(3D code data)

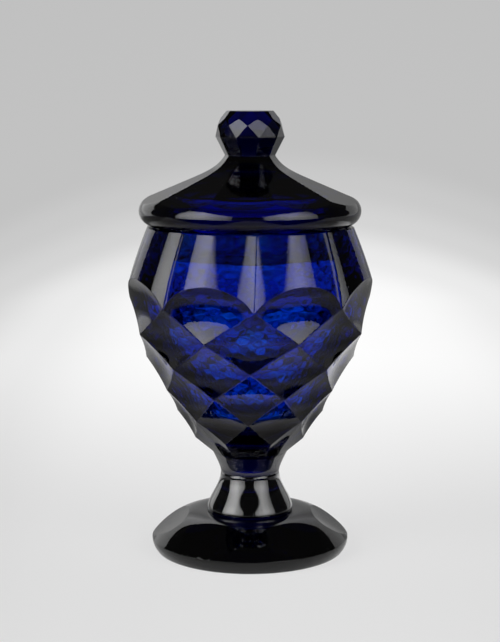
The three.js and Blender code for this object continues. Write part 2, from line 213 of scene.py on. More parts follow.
turned_copies = turned_copies_tree()
print(turned_copies.name, "has", len(turned_copies.nodes), "nodes")


def turned_mesh(sector, copies, glass):
    """The sector's copies as one plain mesh."""
    bpy.context.scene.collection.objects.link(sector)
    modifier = sector.modifiers.new("turned copies", "NODES")
    modifier.node_group = turned_copies
    given = {s.name: s.identifier for s in turned_copies.interface.items_tree if s.in_out == "INPUT"}
    modifier[given["Copies"]] = copies
    modifier[given["Shared border"]] = 2 * SHARED
    modifier[given["Glass"]] = glass
    evaluated = sector.evaluated_get(bpy.context.evaluated_depsgraph_get())
    mesh = bpy.data.meshes.new_from_object(evaluated)
    bpy.data.objects.remove(sector)
    return mesh


def glass_piece(name, meshes, glass):
    """One closed glass body from meshes that share their border rings."""
    made = bmesh.new()
    for mesh in meshes:
        made.from_mesh(mesh)
    bmesh.ops.remove_doubles(made, verts=made.verts, dist=4 * SHARED)
    bmesh.ops.dissolve_degenerate(made, edges=made.edges, dist=SHARED / 4)
    open_edges = sum(1 for edge in made.edges if not edge.is_manifold)
    volume = made.calc_volume(signed=True)
    mesh = bpy.data.meshes.new(name)
    made.to_mesh(mesh)
    made.free()
    mesh.materials.clear()
    mesh.materials.append(glass)
    piece = bpy.data.objects.new(name, mesh)
    bpy.context.scene.collection.objects.link(piece)
    print(f"{name}: {len(mesh.polygons)} faces, {open_edges} open edges, {volume * 1e6:.1f} cm3")
    return piece


# %% Small node helpers
def linked(tree, kind, operation=None, **inputs):
    """A node with its operation, its plain inputs set and its linked inputs joined."""
    node = tree.nodes.new(kind)
    if operation:
        node.operation = operation
    for name, value in inputs.items():
        socket = node.inputs[int(name[1:])] if name[1:].isdigit() else node.inputs[name.replace("_", " ")]
        if isinstance(value, bpy.types.NodeSocket):
            tree.links.new(value, socket)
        else:
            socket.default_value = value
    return node


def calculated(tree, operation, *values):
    """The result of a Math node."""
    inputs = {f"_{i}": value for i, value in enumerate(values)}
    return linked(tree, "ShaderNodeMath", operation, **inputs).outputs[0]


def ranged(tree, value, low, high, start=0, end=1):
    """The value's way from low to high, as a number from start to end."""
    return linked(tree, "ShaderNodeMapRange", Value=value, From_Min=low, From_Max=high, To_Min=start,
                  To_Max=end).outputs[0]


def greys(tree, value, stops):
    """A Color Ramp's answer to the value, with its stops given as (position, grey) pairs."""
    node = linked(tree, "ShaderNodeValToRGB", Fac=value)
    ramp = node.color_ramp
    ramp.interpolation = "EASE"
    while len(ramp.elements) > 1:
        ramp.elements.remove(ramp.elements[-1])
    ramp.elements[0].position = stops[0][0]
    ramp.elements[0].color = (*[stops[0][1]] * 3, 1)
    for position, grey in stops[1:]:
        ramp.elements.new(position).color = (grey, grey, grey, 1)
    return node.outputs["Color"]


def mixed(tree, share, first, second):
    """A mix of two colours."""
    node = tree.nodes.new("ShaderNodeMix")
    node.data_type = "RGBA"
    for socket, source in ((0, share), (6, first), (7, second)):
        tree.links.new(source, node.inputs[socket])
    return node.outputs[2]


print("node helpers:", *[helper.__name__ for helper in (linked, calculated, ranged, greys, mixed)])

# %% [markdown]
# ## Cobalt glass
# The colour sits in the volume, so thin walls glow blue and thick ones turn black. The surface was ground and
# polished by hand: it is slightly wavy, a little duller in patches and finely scratched where it is handled.
# The inside of the bowl was never ground. It keeps the ripples of the fire polish, and they break the blue
# light into small lobes.

# %% Hand polish, shared by both pieces
def group_socket(tree, name, direction, kind="NodeSocketFloat", value=None):
    """An input or output of a node group."""
    socket = tree.interface.new_socket(name=name, in_out=direction, socket_type=kind)
    if value is not None:
        socket.default_value = value


SCRATCH_STRETCH, SCRATCH_TURN = (900, 900, 60), (0.5, 0.3, 0.4)
SCRATCH_SHARES = (0.66, 0.74)
PATCH_SCALE, PATCH_SHARES = 90, (0.5, 0.8)
LEAST_ROUGHNESS = 0.012
# Ripples per radian round the axis and per metre of height
RIPPLE_SCALE = (11, 300, 1)
# Radius of the middle of the bowl's wall, in metres, by its share of the way up between two heights
WALL_HEIGHTS = (0.06, 0.16)
WALL_LINE = [(0.0, 0.0), (0.03, 0.024), (0.12, 0.0318), (0.24, 0.0381), (0.37, 0.0432), (0.5, 0.0447),
             (0.66, 0.0446), (0.81, 0.0404), (1.0, 0.04)]


def scratch_lines(tree, place_in):
    """One on long thin scratches, nothing between them."""
    stretched = linked(tree, "ShaderNodeMapping", Vector=place_in, Scale=SCRATCH_STRETCH, Rotation=SCRATCH_TURN)
    threads = linked(tree, "ShaderNodeTexNoise", Vector=stretched.outputs[0], Scale=1, Detail=2)
    return ranged(tree, threads.outputs["Fac"], *SCRATCH_SHARES)


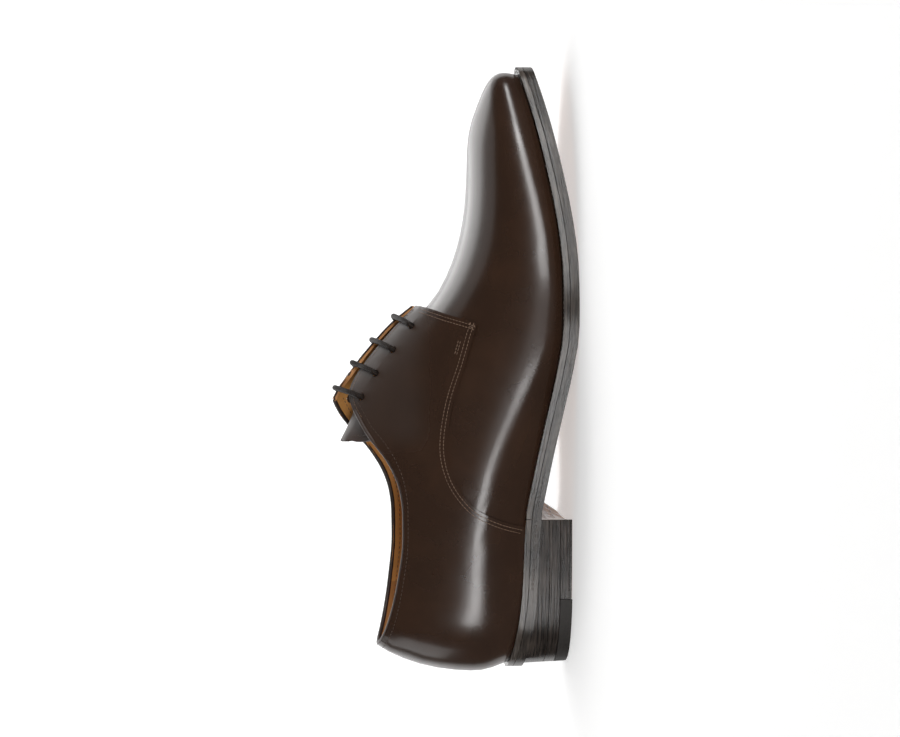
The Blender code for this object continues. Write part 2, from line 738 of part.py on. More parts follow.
def make_heel(parts, cutters):
    """Stacked lifts under the sole, and a top lift whose rear part is rubber."""
    height = 2 * HEEL_PITCH
    bm = bmesh.new()
    low = heel_outline(HEEL_INSET + HEEL_TAPER, BREAST_LEAN_LOW)
    high = heel_outline(HEEL_INSET, BREAST_LEAN_HIGH)
    low = [bm.verts.new((point.x, point.y, 0.0)) for point in low]
    high = [bm.verts.new((point.x, point.y, height)) for point in high]
    bm.faces.new(low[::-1])
    bm.faces.new(high)
    for i in range(len(low)):
        j = (i + 1) % len(low)
        bm.faces.new((low[i], low[j], high[j], high[i]))
    blank = finish(bm, "heel_blank", cutters)

    ends = CUTTER_REACH
    places = [-ends + ends * step / PROFILE_STEPS for step in range(PROFILE_STEPS + 1)]
    line = [(x, tread(x) - GAP) for x in places] + [(0.0, 3 * height), (-ends, 3 * height)]
    combine(blank, prism("above_heel", cutters, line, "Y", -SOLE_WIDTH, SOLE_WIDTH), "DIFFERENCE")

    wide = SOLE_LENGTH
    step = (HEEL_PITCH - TOP_LIFT_THICKNESS) / LIFT_COUNT
    made = []
    for index in range(LIFT_COUNT):
        base = TOP_LIFT_THICKNESS + GAP + step * index
        top = base + step - GAP if index < LIFT_COUNT - 1 else 3 * height
        lift = copy_of(blank, f"heel_lift_{index + 1}", parts)
        slab = block(f"lift_slab_{index}", cutters, (-wide, -wide, base), (wide, wide, top))
        combine(lift, slab, "INTERSECT")
        made.append(lift)
    split = -SOLE_LENGTH / 2 + RUBBER_LENGTH
    top_lift = copy_of(blank, "top_lift", parts)
    low, high = (split + GAP, -wide, RUBBER_STEP), (wide, wide, TOP_LIFT_THICKNESS)
    combine(top_lift, block("top_lift_slab", cutters, low, high), "INTERSECT")
    rubber = copy_of(blank, "heel_rubber", parts)
    low, high = (-wide, -wide, -height), (split, wide, TOP_LIFT_THICKNESS)
    combine(rubber, block("rubber_slab", cutters, low, high), "INTERSECT")
    return made, top_lift, rubber


def lace_entry(place, normal, across):
    """The first points of a bar, out of the hole and round on to the leather."""
    along = (across - normal * across.dot(normal)).normalized()
    return [place + normal * rise + along * run for rise, run in LACE_ENTRY]


def make_laces(parts, surface):
    """One bar of lace over each pair of eyelets, square to the facings, its ends down in the holes."""
    radius = LACE_DIAMETER / 2
    clear = radius + LACE_RISE
    bars = []
    for index, pair in enumerate(eyelet_places(surface)):
        (outer, outer_normal), (inner, inner_normal) = pair
        across = inner - outer
        up = (outer_normal + inner_normal).normalized()
        points = lace_entry(outer, outer_normal, across)
        for step in range(LACE_STEPS + 1):
            share = 0.5 - 0.5 * math.cos(math.pi * step / LACE_STEPS)
            share = LACE_TURN + (1 - 2 * LACE_TURN) * share
            top, normal = hits(surface, outer.lerp(inner, share), up)
            points.append(top + normal * (clear + LACE_ARCH * math.sin(math.pi * share)))
        points += reversed(lace_entry(inner, inner_normal, -across))
        curve = bpy.data.curves.new(f"lace_bar_{index + 1}", "CURVE")
        curve.dimensions = "3D"
        curve.bevel_depth = radius
        curve.bevel_resolution = 2
        curve.use_fill_caps = True
        spline = curve.splines.new("POLY")
        spline.points.add(len(points) - 1)
        for target, point in zip(spline.points, points):
            target.co = (*point, 1.0)
        bars.append(link(curve, f"lace_bar_{index + 1}", parts))
    return bars


def material(name, colour, roughness):
    made = bpy.data.materials.new(name)
    made.use_nodes = True
    shader = made.node_tree.nodes["Principled BSDF"]
    shader.inputs["Base Color"].default_value = (*colour, 1.0)
    shader.inputs["Roughness"].default_value = roughness
    shader.inputs["Metallic"].default_value = 0.0
    return made


def dress(thing, colour, roughness):
    thing.data.materials.clear()
    thing.data.materials.append(material(thing.name, colour, roughness))
    if thing.type == "MESH":
        thing.data.shade_smooth()
        thing.data.set_sharp_from_angle(angle=math.radians(35))


def centre_on_floor(parts):
    """Moves all the pieces so that the origin is under the middle of the whole shoe."""
    bpy.context.view_layer.update()
    corners = [thing.matrix_world @ Vector(c) for thing in parts.objects for c in thing.bound_box]
    xs, ys = [corner.x for corner in corners], [corner.y for corner in corners]
    for thing in parts.objects:
        thing.location -= Vector(((min(xs) + max(xs)) / 2, (min(ys) + max(ys)) / 2, 0.0))


def main():
    for thing in list(bpy.data.objects):
        bpy.data.objects.remove(thing)
    parts = bpy.data.collections.new("derby_shoe")
    cutters = bpy.data.collections.new("cutters")
    for collection in (parts, cutters):
        bpy.context.scene.collection.children.link(collection)

    surface = last_form("quarter_form", cutters, lifted=True, offset=QUARTER_STEP)
    upper = make_upper(parts, cutters, surface)
    tongue = make_tongue(parts, cutters)
    insole = make_insole(parts)
    outsole, welt, rand = make_bottom(parts, cutters)
    lifts, top_lift, rubber = make_heel(parts, cutters)
    bars = make_laces(parts, surface)

    dress(upper, BROWN_CALF, 0.30)
    dress(tongue, BROWN_CALF, 0.35)
    dress(insole, TAN_LEATHER, 0.55)
    for thing in [outsole, welt, rand, top_lift] + lifts:
        dress(thing, EDGE_BROWN, 0.45)
    dress(rubber, RUBBER_BLACK, 0.60)
    for bar in bars:
        dress(bar, LACE_BROWN, 0.55)
    centre_on_floor(parts)
    for cutter in cutters.objects:
        cutter.hide_render = True
        cutter.display_type = "WIRE"


main()
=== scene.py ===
# Looks of the plain-toe derby: leathers, stitches, lace, wheel marks, light and camera.
import math

import bpy
from mathutils import Matrix, Vector
from mathutils.bvhtree import BVHTree


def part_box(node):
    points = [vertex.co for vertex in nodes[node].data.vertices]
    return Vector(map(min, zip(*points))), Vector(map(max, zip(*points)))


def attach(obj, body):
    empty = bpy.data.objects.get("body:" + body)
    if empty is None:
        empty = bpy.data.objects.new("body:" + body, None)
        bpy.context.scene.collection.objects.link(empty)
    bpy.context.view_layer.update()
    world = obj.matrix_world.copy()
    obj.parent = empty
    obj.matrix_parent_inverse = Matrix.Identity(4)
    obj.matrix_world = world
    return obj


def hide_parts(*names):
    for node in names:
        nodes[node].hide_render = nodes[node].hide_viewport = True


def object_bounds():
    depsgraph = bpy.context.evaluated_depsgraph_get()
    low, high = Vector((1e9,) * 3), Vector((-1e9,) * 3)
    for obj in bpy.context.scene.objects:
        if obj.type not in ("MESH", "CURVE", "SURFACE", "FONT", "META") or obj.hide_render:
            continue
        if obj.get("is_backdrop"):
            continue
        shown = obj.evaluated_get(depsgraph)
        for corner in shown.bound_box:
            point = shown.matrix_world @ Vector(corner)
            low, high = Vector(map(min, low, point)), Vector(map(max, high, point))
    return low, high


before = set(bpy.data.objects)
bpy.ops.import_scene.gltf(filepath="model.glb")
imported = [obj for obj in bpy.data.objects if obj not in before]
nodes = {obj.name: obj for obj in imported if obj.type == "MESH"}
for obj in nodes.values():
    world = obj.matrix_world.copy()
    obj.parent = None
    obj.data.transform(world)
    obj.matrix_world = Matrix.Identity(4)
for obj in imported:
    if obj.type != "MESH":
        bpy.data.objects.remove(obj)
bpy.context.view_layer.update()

# Sizes in metres
MM = 0.001
COLLAR_CENTRE = Vector((-0.085, 0.004, 0.0))
FOLD_RADIUS = 0.00110
FOLD_SINK = 0.00030
STITCH_PITCH = 0.0018
STITCH_LENGTH = 0.0015
STITCH_WIDTH = 0.00038
LACE_RADIUS = 0.00135
LACE_LIFT = 0.00018
EYELET_RADIUS = 0.0026
EYELET_DEPTH = 0.0004
WHEEL_PITCH = 0.0024
GRIP_SEAM = -0.108
BEAD_RADIUS = 0.0005
BEAD_SHIFT = 0.0003
TAB_EDGE_RADIUS = 0.00035
TACK_DEPTH = 0.0052
FACING_RISE = 0.0027
FACING_RISE_WIDTH = 0.0105
TONGUE_ROUND = 0.0012
TONGUE_EDGE_RADIUS = 0.00095
TONGUE_EDGE_SHIFT = 0.0008
TONGUE_RISE = 0.0026
TONGUE_DARK_END = -0.031
FACING_LOWEST = 0.066
FACING_SLACK = 0.0035
SEAM_SHIFTS = (0.0016, 0.0033)
FACING_STITCH_SHIFT = 0.0022
TACK_SPAN = (0.0050, 0.0145)
LOWEST_RIM = 0.072
RIM_DEPTH = 0.0009
RIM_STEP = 0.00025
RIM_REACH = 0.012
EYELET_RIM = 0.0027
RUN_ASIDE = 0.0030
WELT_MARK = (0.0011, 0.0010, 0.0004)
WELT_MARK_RISE = 0.0028
WELT_MARK_INSET = 0.0006
SEAT_MARK = (0.0008, 0.00030, 0.0011)
SEAT_MARK_RISE = 0.0026
RAY_HEIGHT = 0.2
SIDE_REACH = 0.09
STAGE_SIZE = 8.0
CAMERA_DISTANCE = 1.6
SHOE_MIDDLE = Vector((0.0, 0.0, 0.05))

# Directions and angles
DOWN = Vector((0, 0, -1))
LEATHER_ANGLE = math.radians(38)
SOLE_ANGLE = math.radians(28)
CAMERA_ELEVATION = math.radians(5.5)

# The quarter's front edge in the side view (x, z), in millimetres, from the throat to the welt
QUARTER_SEAM = (
    (31.0, 74.0), (26.7, 63.0), (22.4, 50.2), (20.5, 49.1), (15.0, 50.8), (1.0, 54.8), (-15.2, 60.0),
    (-31.5, 63.0), (-43.3, 63.1), (-54.3, 60.1), (-63.2, 54.6), (-69.8, 47.7), (-75.0, 36.3), (-77.9, 25.5),
)

# The eyelets from above, in millimetres: place along the shoe, outer hole, inner hole
FIRST_EYELETS = (21.02, -14.62, 19.05)
EYELET_STEP = (-11.70, 1.68, -0.56)
EYELET_ROWS = 4

# How the lace comes up through a hole: height over the leather and distance along it
LACE_BEND = ((-0.0036, 0.0), (-0.0018, 0.0), (-0.0002, 0.0), (0.0009, 0.0004), (0.00150, 0.0014))
RUN_DEPTH = 0.0042

# A line inside the tongue's end from above, in millimetres
TONGUE_END = (
    (-20.0, -16.2), (-26.0, -15.4), (-30.8, -12.0), (-33.2, -6.0), (-33.6, 2.0), (-33.6, 6.0),
    (-32.8, 12.5), (-30.4, 18.0), (-26.0, 21.2), (-20.0, 22.2),
)

# Edges of the two facings from above, in millimetres: place, outer edge, inner edge
FACINGS = (
    (-24.1, -10.2, 13.3), (-17.4, -5.4, 10.1), (-9.3, -0.3, 6.8), (-3.4, 1.0, 4.7),
    (4.0, 0.6, 5.6), (17.3, -1.1, 6.8), (32.0, -3.4, 7.9),
)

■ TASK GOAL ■
Above are the records. Print exactly, and only, the lines from the line with "if obj.type not" to the line with "before = set(bpy.data.objects)", both inclusive.

■ RESULT ■
        if obj.type not in ("MESH", "CURVE", "SURFACE", "FONT", "META") or obj.hide_render:
            continue
        if obj.get("is_backdrop"):
            continue
        shown = obj.evaluated_get(depsgraph)
        for corner in shown.bound_box:
            point = shown.matrix_world @ Vector(corner)
            low, high = Vector(map(min, low, point)), Vector(map(max, high, point))
    return low, high


before = set(bpy.data.objects)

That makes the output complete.